但从1990年起,在日本发生的情况却并没有遵循这一普遍规律。当时的真实情况是:在日本失落的头10年里,它还一直是当时的全球最大的贸易顺差国,这也就是说,当时的日本产品在海外还有着广阔的市场。在整个20世纪90年代,日本与美国之间频繁地爆发着双边贸易摩擦,这更从一个侧面证明了市场对日本产品旺盛的需求。这些事实说明当时的日本企业,无论是在技术、产品开发还是营销策略上,都处于良性运转的状态,其盈利状况也非常之好,这些企业仍然在不断地创造着利润。
但即便如此,许多这样的日本企业还是因为国内资产价格的暴跌,在资产负债表上出现了巨大的窟窿,而身陷净负资产的困境中。日本六大主要城市商业不动产价格从泡沫高峰期,到位于谷底的2003年和2004年,分别暴跌了95%和87%,使它们的现值只有当初的1/10。
在资产价格暴跌时,当初用来购买这些资产(或者以这些资产作为抵押获得)的贷款数额却没有变。到20世纪90年代中,日本的企业发现,它们不仅丧失了大笔的财富,同时也陷入了资产负债表的困境。
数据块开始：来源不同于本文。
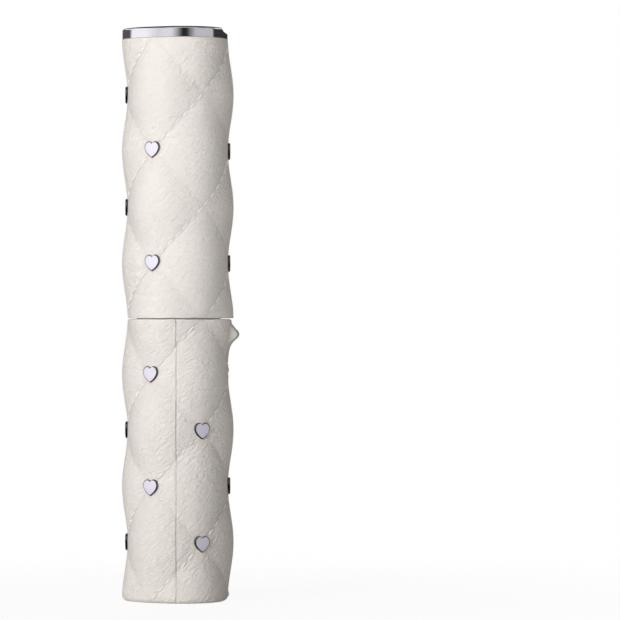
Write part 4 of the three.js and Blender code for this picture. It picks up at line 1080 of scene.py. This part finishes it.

例如,一家大阪的企业通过借贷拥有了价值1000亿日元的土地,到1995年时它却发现,它手中的这块土地价值仅有100亿日元了,而它的资产负债表上却依然保持着700亿日元的负债。换句话说,本来盈余的资产负债状况突然变成了600亿日元的净负债。就这样,这家企业的资产负债表上出现了一个巨大的窟窿。